Una pecca riscontrabile anche relativamente agli utilizzatori duali, che dichiarano di usare sia le sigarette sia i prodotti smoke free. Sarebbero l’85,9% di chi usa HTPs (in calo) e l’85,6% (in aumento) per chi preferisce le e-cig. Il sistema di Sorveglianza ISS-PASSI, però, parla di un 63% di utilizzatori duali per gli HTPs e del 61% per le e-cig. Una differenza abissale che non è stata spiegata.
Il traguardo dell’Organizzazione mondiale della sanità di ridurre il tabagismo del 30% nel 2025 rispetto al 2010 resta lontano.
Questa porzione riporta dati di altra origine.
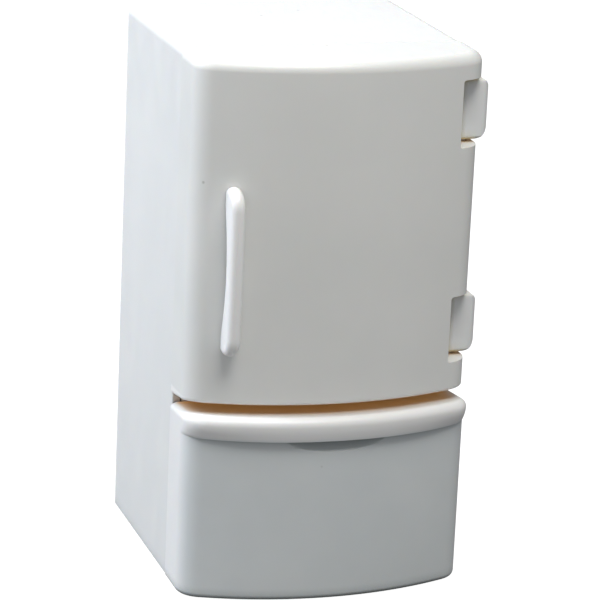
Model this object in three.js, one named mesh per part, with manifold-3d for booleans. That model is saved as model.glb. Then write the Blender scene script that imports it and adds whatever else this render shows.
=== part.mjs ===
// Doll's-house refrigerator: a hinged door with a bow handle over a pull-out freezer drawer.
// Millimetres, +Z up, the front faces -Y. The origin is the middle of the cabinet's underside.
import * as THREE from 'three';
import { mergeVertices } from 'three/addons/utils/BufferGeometryUtils.js';
import Module from 'manifold-3d';

const wasm = await Module();
wasm.setup();

// ---------- driving dimensions ----------
const HALF_WIDTH = 31.7; // cabinet, half its width
const HEIGHT = 120;
const DEPTH = 48; // cabinet without its door
const WALL = 1.8; // cabinet shell
const SKIN = 1.6; // hollow door and drawer front
const LINER = 1.2; // inner mouldings
const FIT = 0.3; // gap between mouldings that slide into each other
const SEAM = 0.4; // gap between the cabinet and what closes on it
const FRONT_HALF = 32.3; // door and drawer front, half their width
const EDGE = 11.9; // thickness of the door at its side edges
const BOW = 7.2; // how far the front swells beyond that in the middle
const CORNER = 6; // plan radius where front meets side
const TOP_RADIUS = 2.6; // long edges of the top
const DRAWER_TOP = 42.6;
const DOOR_BOTTOM = 44.7;
const GAP_DROP = 1.6; // the gap between door and drawer runs this much lower at the back
const FLOOR_GAP = 0.3; // drawer front above the floor
const DOOR_RELIEF = 0.4; // hinge side of the door, set in below the upper hinge

const FRONT = -DEPTH / 2; // plane of the cabinet's front rim
const BACK = DEPTH / 2;
const SHUT = FRONT - SEAM; // back plane of the door and the drawer front
const BOW_RADIUS = (FRONT_HALF ** 2 + BOW ** 2) / (2 * BOW);

// ---------- solids from three.js geometry ----------
// A closed geometry as a manifold-3d solid.
function solid(geometry) {
  const bare = geometry.index ? geometry.toNonIndexed() : geometry.clone();
  bare.deleteAttribute('normal');
  bare.deleteAttribute('uv');
  const merged = mergeVertices(bare, 1e-4);
  const triangles = [];
  for (let i = 0; i < merged.index.count; i += 3) {
    const [a, b, c] = merged.index.array.slice(i, i + 3);
    if (a !== b && b !== c && c !== a) triangles.push(a, b, c);
  }
  return new wasm.Manifold(new wasm.Mesh({
    numProp: 3,
    vertProperties: merged.attributes.position.array,
    triVerts: new Uint32Array(triangles),
  }));
}

// A box between two values on each axis.
function box([x0, x1], [y0, y1], [z0, z1]) {
  const block = new THREE.BoxGeometry(x1 - x0, y1 - y0, z1 - z0);
  return solid(block.translate((x0 + x1) / 2, (y0 + y1) / 2, (z0 + z1) / 2));
}

// A round bar along Z or Y.
function barZ(radius, [x, y], [z0, z1], sides = 24) {
  const bar = new THREE.CylinderGeometry(radius, radius, z1 - z0, sides).rotateX(Math.PI / 2);
  return solid(bar.translate(x, y, (z0 + z1) / 2));
}

function barY(radius, [x, z], [y0, y1], sides = 20) {
  const bar = new THREE.CylinderGeometry(radius, radius, y1 - y0, sides);
  return solid(bar.translate(x, (y0 + y1) / 2, z));
}

// An outline in plan, raised from z0 to z1, its top and bottom edges rounded by the bevel.
function raise(shape, [z0, z1], bevel = 0, curveSegments = 5) {
  const geometry = new THREE.ExtrudeGeometry(shape, {
    depth: z1 - z0 - 2 * bevel,
    curveSegments,
    bevelEnabled: bevel > 0,
    bevelThickness: bevel,
    bevelSize: bevel,
    bevelOffset: -bevel,
    bevelSegments: 4,
  });
  return solid(geometry.translate(0, 0, z0 + bevel));
}

// An outline seen from the front (x, z), run from y0 to y1.
function runBack(shape, [y0, y1], bevel = 0, curveSegments = 4) {
  const geometry = new THREE.ExtrudeGeometry(shape, {
    depth: y1 - y0 - 2 * bevel,
    curveSegments,
    bevelEnabled: bevel > 0,
    bevelThickness: bevel,
    bevelSize: bevel,
    bevelOffset: -bevel,
    bevelSegments: 3,
  });
  return solid(geometry.rotateX(Math.PI / 2).translate(0, y1 - bevel, 0));
}

// An outline seen from the side (y, z), run across from x0 to x1.
function runAcross(shape, [x0, x1], bevel = 0, curveSegments = 8) {
  const geometry = new THREE.ExtrudeGeometry(shape, {
    depth: x1 - x0 - 2 * bevel,
    curveSegments,
    bevelEnabled: bevel > 0,
    bevelThickness: bevel,
    bevelSize: bevel,
    bevelOffset: -bevel,
    bevelSegments: 3,
  });
  const turn = new THREE.Matrix4().makeBasis(
    new THREE.Vector3(0, 1, 0), new THREE.Vector3(0, 0, 1), new THREE.Vector3(1, 0, 0));
  return solid(geometry.applyMatrix4(turn).translate(x0 + bevel, 0, 0));
}

// A rectangle with its own radius at the top and at the bottom corners.
function roundedRectangle([x0, x1], [z0, z1], topRadius, bottomRadius = topRadius) {
  const shape = new THREE.Shape();
  shape.moveTo(x0, z0 + bottomRadius);
  if (bottomRadius) shape.absarc(x0 + bottomRadius, z0 + bottomRadius, bottomRadius, Math.PI, 1.5 * Math.PI);
  shape.lineTo(x1 - bottomRadius, z0);
  if (bottomRadius) shape.absarc(x1 - bottomRadius, z0 + bottomRadius, bottomRadius, -Math.PI / 2, 0);
  shape.lineTo(x1, z1 - topRadius);
  if (topRadius) shape.absarc(x1 - topRadius, z1 - topRadius, topRadius, 0, Math.PI / 2);
  shape.lineTo(x0 + topRadius, z1);
  if (topRadius) shape.absarc(x0 + topRadius, z1 - topRadius, topRadius, Math.PI / 2, Math.PI);
  return shape;
}

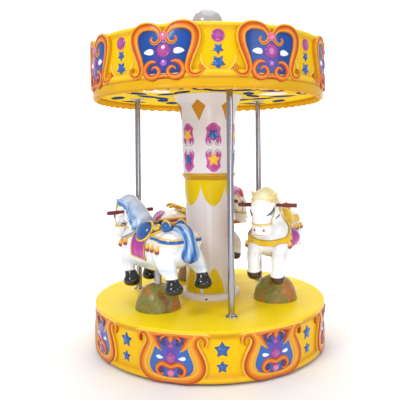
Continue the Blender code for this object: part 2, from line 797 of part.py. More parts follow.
def main():
    ground_frame()
    deck_spider()
    base_drum()
    column()
    poles()
    canopy()
    for name, angle in HORSE_ANGLES.items():
        rock(name, angle)
    horses()
    bpy.context.view_layer.update()


main()
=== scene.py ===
"""Looks of the three-horse carousel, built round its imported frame.

Metres, +Z up, origin on the spin axis at floor level, front towards -Y. Angles round the axis
are in degrees from the front, positive towards +X. A place on a wall is (along, height): the
arc length from the ornament's middle line, and the height over the floor. Tables inside
metres() are in millimetres.
"""

import logging
from collections.abc import Callable, Sequence
from dataclasses import dataclass, field
from enum import Enum
from math import cos, degrees, exp, hypot, pi, radians, sin
from typing import ClassVar

import bmesh
import bpy
import numpy as np
from bpy.types import ID, Material, Mesh, Node, NodeInputs, NodeOutputs, NodeSocket, NodeTree, Object
from mathutils import Matrix, Vector, noise
from mathutils.bvhtree import BVHTree


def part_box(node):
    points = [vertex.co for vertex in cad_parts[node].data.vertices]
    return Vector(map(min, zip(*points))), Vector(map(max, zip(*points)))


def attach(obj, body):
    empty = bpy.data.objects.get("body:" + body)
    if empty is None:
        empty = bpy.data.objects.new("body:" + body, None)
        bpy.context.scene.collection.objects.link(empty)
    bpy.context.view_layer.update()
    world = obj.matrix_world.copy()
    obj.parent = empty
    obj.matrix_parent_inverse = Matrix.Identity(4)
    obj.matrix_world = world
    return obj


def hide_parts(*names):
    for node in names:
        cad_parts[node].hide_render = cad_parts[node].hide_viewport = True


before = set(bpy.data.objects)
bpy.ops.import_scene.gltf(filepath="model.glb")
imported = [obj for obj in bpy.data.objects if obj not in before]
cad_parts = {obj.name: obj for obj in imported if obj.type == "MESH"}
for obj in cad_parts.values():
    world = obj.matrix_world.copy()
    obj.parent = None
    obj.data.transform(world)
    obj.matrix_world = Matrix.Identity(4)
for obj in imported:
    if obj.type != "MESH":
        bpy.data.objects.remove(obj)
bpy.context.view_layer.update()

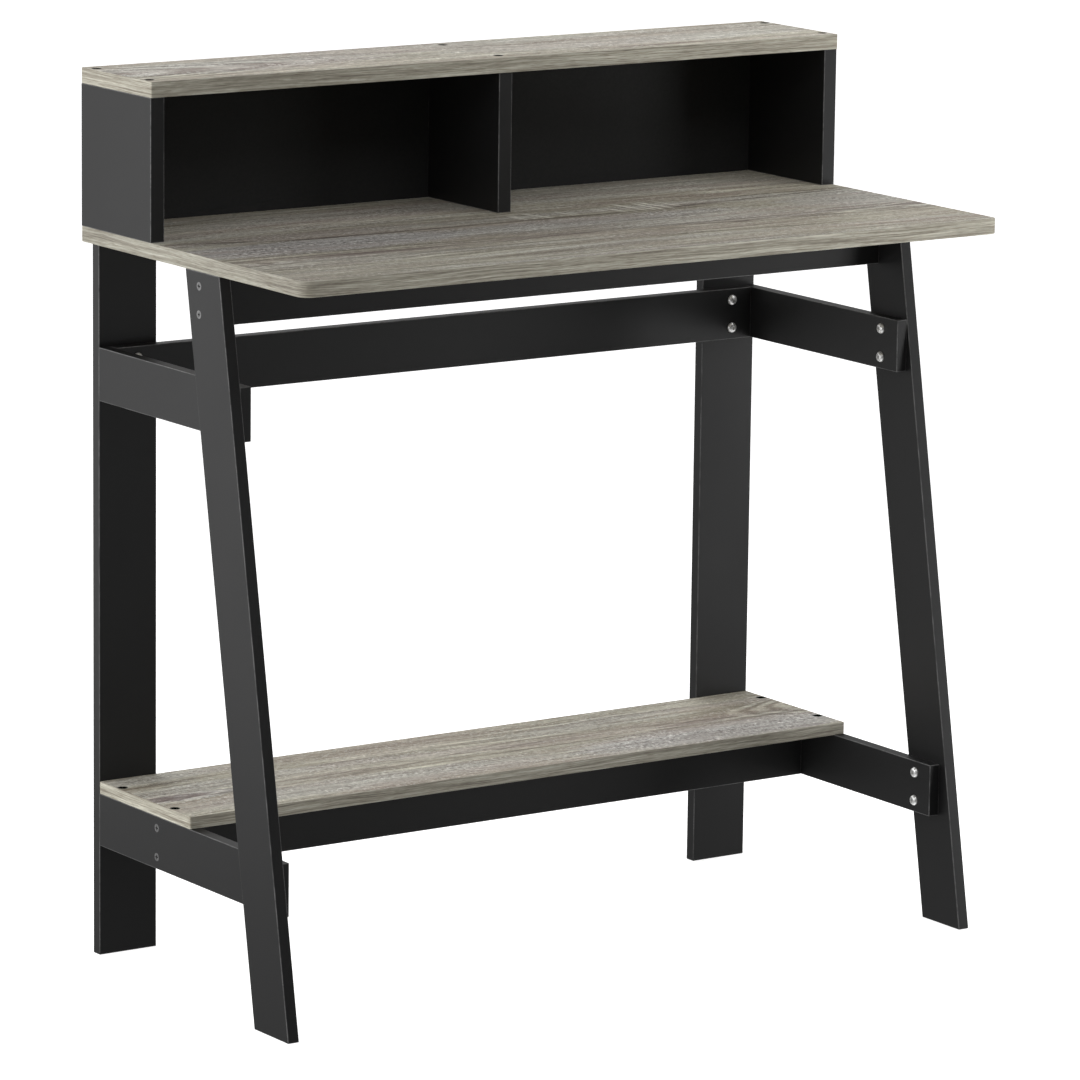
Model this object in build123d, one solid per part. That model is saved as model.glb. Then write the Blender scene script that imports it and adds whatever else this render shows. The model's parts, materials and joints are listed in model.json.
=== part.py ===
from build123d import *
import os
import math

# A-frame writing desk with a low open hutch along its rear edge.
# Frame: origin at the middle of the footprint on the floor, +X to the user's
# right, +Y to the rear, +Z up. All sizes in millimetres.

# ---------------------------------------------------------------- overall
DESK_W = 800.0          # width of desktop, hutch and over the front legs
DESK_D = 398.0          # depth of the desktop
DESK_Z = 718.0          # height of the writing surface
LAM_T = 15.0            # wood-print boards of the desktop and hutch top
SHELF_T = 12.0          # wood-print board of the lower shelf
BAND_T = 1.0            # edge band glued round the wood-print boards
DESK_CORNER_R = 12.0    # rounded front corners of the desktop

# ---------------------------------------------------------------- hutch
HUTCH_D = 130.0         # depth of the hutch top
HUTCH_H = 137.0         # clear height inside the hutch
HUTCH_T = 15.0          # sides and divider
HUTCH_TOP_R = 1.5       # small corner radius of the hutch top
SIDE_SETBACK = 1.5      # side front edges behind the top's front edge
DIVIDER_SETBACK = 2.5   # divider front edge behind the top's front edge
BACK_T = 2.5            # hardboard back
BACK_REBATE = 7.0       # how far the back runs into the sides' rebates
DIVIDER_X = 0.5         # centre of the divider

# ---------------------------------------------------------------- frame
BOARD_T = 12.0          # black frame boards
LEG_W = 64.0            # rear legs
FRONT_LEG_W = 60.0      # front legs, measured level, front to rear
FRONT_FOOT_Y = 378.0    # front leg's front edge at the floor, from the rear
FRONT_HEAD_Y = 251.6    # front leg's front edge at the top, from the rear
RAIL_H = 52.0
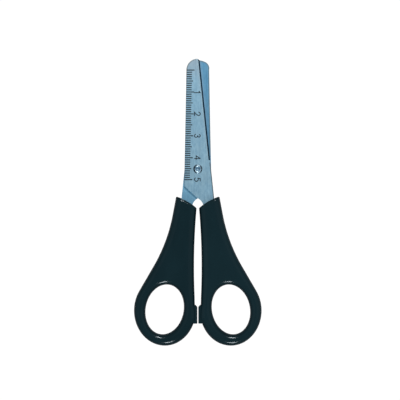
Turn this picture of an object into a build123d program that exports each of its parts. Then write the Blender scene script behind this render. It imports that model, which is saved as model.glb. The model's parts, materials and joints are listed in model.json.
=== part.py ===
"""School scissors, 131 mm long, with a centimetre scale on the upper blade.

Two stamped steel blades turn on one semi-tubular rivet, and each blade's tang is moulded into a
plastic handle with a finger loop. The two halves are built alike, and the lower one is turned over
about the long axis: only the tips and the pivot holes differ, and the upper blade alone has the
scale. The upper blade goes to the right handle, so they are for the left hand.

Millimetres. Each half is drawn round the pivot: the origin is on the rivet's axis, in the plane
where the blades meet, with +Y towards the tips and +Z out of the upper blade. to_row() then sets
the object on its handles, with its origin at the middle of its footprint.
"""

from build123d import *
from math import hypot
import os

# Overall shape, as heights above (+) or below (-) the pivot along the scissors
TIP_Y = 50.25
LOOP_BOTTOM_Y = -80.75
HANDLE_THICKNESS = 8.0
HALF_THICKNESS = HANDLE_THICKNESS / 2
PIVOT_Y = -(TIP_Y + LOOP_BOTTOM_Y) / 2

# Blades
BLADE_THICKNESS = 1.5
BLADE_GAP = 0.05
EDGE_TOP = (0.85, 49.6)
EDGE_SLOPE = 0.1047
SPINE_TOP = (-5.2, 45.2)
SPINE_MIDDLE = (-5.7, 18.0)
HEEL = (-6.25, -7.75)
UPPER_TIP = ((-3.9, 48.6), (-0.8, TIP_Y), (0.15, 50.1), EDGE_TOP[1])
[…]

Per l’Italia vorrebbe dire ridurre la prevalenza al 16%. Un traguardo raggiungibile, invece, per nazioni che hanno adottato il principio di riduzione del rischio e del danno da fumo. Il Regno Unito ci è vicino, Svezia e Norvegia lo hanno ampiamente raggiunto.
La serie delle contraddizioni non è ancora finita: mentre da una parte si annuncia che la vareniclina, il principale farmaco usato per smettere di fumare sigarette, è stato ritirato dal mercato, dall’altra le Linee guida per la cessazione lo tengono in considerazione. E ancora: secondo le Linee guida le e-cig non sono uno strumento per smettere nel setting clinico, ma diventano efficaci in base ai risultati dell’ultima revisione sistematica Cochrane, anche questa neppure citata nonostante sia stata pubblicata sulla rivista Nature.
L’ultima considerazione riguarda i finanziamenti pubblici: irrisori, tanto che l’Italia ha un punteggio di 0.0 nella scala delle misure contro il tabacco per il budget allocato. Un nuovo approccio alla prevenzione non può che partire da qui, altro che tasse come si continua a ripetere tirando in ballo il ministero dell’Economia.